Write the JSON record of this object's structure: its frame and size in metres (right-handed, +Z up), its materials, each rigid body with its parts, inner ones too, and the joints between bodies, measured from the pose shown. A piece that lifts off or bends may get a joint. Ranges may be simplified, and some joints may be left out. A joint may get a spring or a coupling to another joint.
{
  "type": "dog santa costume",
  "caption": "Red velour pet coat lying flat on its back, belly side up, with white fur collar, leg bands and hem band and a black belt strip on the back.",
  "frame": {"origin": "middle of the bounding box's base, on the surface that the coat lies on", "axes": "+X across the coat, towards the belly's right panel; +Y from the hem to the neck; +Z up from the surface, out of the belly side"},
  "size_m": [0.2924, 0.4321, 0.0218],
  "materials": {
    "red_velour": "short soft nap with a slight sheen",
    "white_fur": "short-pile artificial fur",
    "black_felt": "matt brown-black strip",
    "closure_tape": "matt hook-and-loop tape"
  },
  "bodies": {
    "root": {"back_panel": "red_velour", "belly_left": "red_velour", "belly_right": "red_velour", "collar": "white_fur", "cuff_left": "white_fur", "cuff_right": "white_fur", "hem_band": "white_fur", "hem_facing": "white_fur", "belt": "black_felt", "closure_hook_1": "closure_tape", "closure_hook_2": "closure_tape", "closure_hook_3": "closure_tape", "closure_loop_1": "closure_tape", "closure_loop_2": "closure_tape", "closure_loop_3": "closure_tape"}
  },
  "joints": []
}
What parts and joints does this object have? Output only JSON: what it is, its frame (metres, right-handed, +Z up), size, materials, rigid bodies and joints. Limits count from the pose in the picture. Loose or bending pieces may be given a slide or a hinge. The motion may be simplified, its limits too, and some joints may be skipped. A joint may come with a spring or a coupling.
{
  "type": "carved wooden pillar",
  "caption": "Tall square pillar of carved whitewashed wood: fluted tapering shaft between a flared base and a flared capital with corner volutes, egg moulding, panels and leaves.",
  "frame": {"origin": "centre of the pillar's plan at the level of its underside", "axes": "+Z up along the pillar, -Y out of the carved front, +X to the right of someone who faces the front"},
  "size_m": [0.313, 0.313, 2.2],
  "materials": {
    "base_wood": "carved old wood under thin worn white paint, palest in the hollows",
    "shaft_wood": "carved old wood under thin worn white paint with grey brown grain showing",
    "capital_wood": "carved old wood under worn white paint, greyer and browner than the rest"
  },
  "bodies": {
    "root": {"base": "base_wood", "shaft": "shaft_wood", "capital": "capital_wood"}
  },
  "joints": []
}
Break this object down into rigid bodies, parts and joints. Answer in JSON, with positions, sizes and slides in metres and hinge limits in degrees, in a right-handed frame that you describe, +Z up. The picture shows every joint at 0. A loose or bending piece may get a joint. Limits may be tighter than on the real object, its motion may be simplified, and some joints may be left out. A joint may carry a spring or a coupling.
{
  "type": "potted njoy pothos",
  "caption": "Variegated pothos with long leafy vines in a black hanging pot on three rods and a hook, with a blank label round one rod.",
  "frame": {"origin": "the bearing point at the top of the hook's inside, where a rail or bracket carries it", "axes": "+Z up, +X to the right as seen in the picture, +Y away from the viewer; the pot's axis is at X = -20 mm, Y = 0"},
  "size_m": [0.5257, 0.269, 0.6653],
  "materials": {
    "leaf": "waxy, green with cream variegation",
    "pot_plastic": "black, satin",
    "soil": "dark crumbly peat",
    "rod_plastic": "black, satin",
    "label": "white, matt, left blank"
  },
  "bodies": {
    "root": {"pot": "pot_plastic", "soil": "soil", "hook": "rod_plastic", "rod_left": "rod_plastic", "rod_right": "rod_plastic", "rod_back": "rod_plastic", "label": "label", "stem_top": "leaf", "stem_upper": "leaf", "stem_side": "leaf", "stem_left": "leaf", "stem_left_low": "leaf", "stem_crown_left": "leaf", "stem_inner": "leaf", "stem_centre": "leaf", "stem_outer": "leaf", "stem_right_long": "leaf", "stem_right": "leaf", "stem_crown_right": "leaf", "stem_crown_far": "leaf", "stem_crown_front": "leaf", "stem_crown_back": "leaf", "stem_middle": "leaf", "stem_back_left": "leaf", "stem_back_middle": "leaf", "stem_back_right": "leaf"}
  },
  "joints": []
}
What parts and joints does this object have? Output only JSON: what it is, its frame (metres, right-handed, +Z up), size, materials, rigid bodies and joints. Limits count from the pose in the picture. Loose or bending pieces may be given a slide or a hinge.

■ **To do**: Copy all the entries verbatim.

■ **Solution to the exercise**:
Write the JSON record of this object's structure: its frame and size in metres (right-handed, +Z up), its materials, each rigid body with its parts, inner ones too, and the joints between bodies, measured from the pose shown. A piece that lifts off or bends may get a joint. Ranges may be simplified, and some joints may be left out. A joint may get a spring or a coupling to another joint.
{
  "type": "dog santa costume",
  "caption": "Red velour pet coat lying flat on its back, belly side up, with white fur collar, leg bands and hem band and a black belt strip on the back.",
  "frame": {"origin": "middle of the bounding box's base, on the surface that the coat lies on", "axes": "+X across the coat, towards the belly's right panel; +Y from the hem to the neck; +Z up from the surface, out of the belly side"},
  "size_m": [0.2924, 0.4321, 0.0218],
  "materials": {
    "red_velour": "short soft nap with a slight sheen",
    "white_fur": "short-pile artificial fur",
    "black_felt": "matt brown-black strip",
    "closure_tape": "matt hook-and-loop tape"
  },
  "bodies": {
    "root": {"back_panel": "red_velour", "belly_left": "red_velour", "belly_right": "red_velour", "collar": "white_fur", "cuff_left": "white_fur", "cuff_right": "white_fur", "hem_band": "white_fur", "hem_facing": "white_fur", "belt": "black_felt", "closure_hook_1": "closure_tape", "closure_hook_2": "closure_tape", "closure_hook_3": "closure_tape", "closure_loop_1": "closure_tape", "closure_loop_2": "closure_tape", "closure_loop_3": "closure_tape"}
  },
  "joints": []
}
What parts and joints does this object have? Output only JSON: what it is, its frame (metres, right-handed, +Z up), size, materials, rigid bodies and joints. Limits count from the pose in the picture. Loose or bending pieces may be given a slide or a hinge. The motion may be simplified, its limits too, and some joints may be skipped. A joint may come with a spring or a coupling.
{
  "type": "carved wooden pillar",
  "caption": "Tall square pillar of carved whitewashed wood: fluted tapering shaft between a flared base and a flared capital with corner volutes, egg moulding, panels and leaves.",
  "frame": {"origin": "centre of the pillar's plan at the level of its underside", "axes": "+Z up along the pillar, -Y out of the carved front, +X to the right of someone who faces the front"},
  "size_m": [0.313, 0.313, 2.2],
  "materials": {
    "base_wood": "carved old wood under thin worn white paint, palest in the hollows",
    "shaft_wood": "carved old wood under thin worn white paint with grey brown grain showing",
    "capital_wood": "carved old wood under worn white paint, greyer and browner than the rest"
  },
  "bodies": {
    "root": {"base": "base_wood", "shaft": "shaft_wood", "capital": "capital_wood"}
  },
  "joints": []
}
Break this object down into rigid bodies, parts and joints. Answer in JSON, with positions, sizes and slides in metres and hinge limits in degrees, in a right-handed frame that you describe, +Z up. The picture shows every joint at 0. A loose or bending piece may get a joint. Limits may be tighter than on the real object, its motion may be simplified, and some joints may be left out. A joint may carry a spring or a coupling.
{
  "type": "potted njoy pothos",
  "caption": "Variegated pothos with long leafy vines in a black hanging pot on three rods and a hook, with a blank label round one rod.",
  "frame": {"origin": "the bearing point at the top of the hook's inside, where a rail or bracket carries it", "axes": "+Z up, +X to the right as seen in the picture, +Y away from the viewer; the pot's axis is at X = -20 mm, Y = 0"},
  "size_m": [0.5257, 0.269, 0.6653],
  "materials": {
    "leaf": "waxy, green with cream variegation",
    "pot_plastic": "black, satin",
    "soil": "dark crumbly peat",
    "rod_plastic": "black, satin",
    "label": "white, matt, left blank"
  },
  "bodies": {
    "root": {"pot": "pot_plastic", "soil": "soil", "hook": "rod_plastic", "rod_left": "rod_plastic", "rod_right": "rod_plastic", "rod_back": "rod_plastic", "label": "label", "stem_top": "leaf", "stem_upper": "leaf", "stem_side": "leaf", "stem_left": "leaf", "stem_left_low": "leaf", "stem_crown_left": "leaf", "stem_inner": "leaf", "stem_centre": "leaf", "stem_outer": "leaf", "stem_right_long": "leaf", "stem_right": "leaf", "stem_crown_right": "leaf", "stem_crown_far": "leaf", "stem_crown_front": "leaf", "stem_crown_back": "leaf", "stem_middle": "leaf", "stem_back_left": "leaf", "stem_back_middle": "leaf", "stem_back_right": "leaf"}
  },
  "joints": []
}
What parts and joints does this object have? Output only JSON: what it is, its frame (metres, right-handed, +Z up), size, materials, rigid bodies and joints. Limits count from the pose in the picture. Loose or bending pieces may be given a slide or a hinge.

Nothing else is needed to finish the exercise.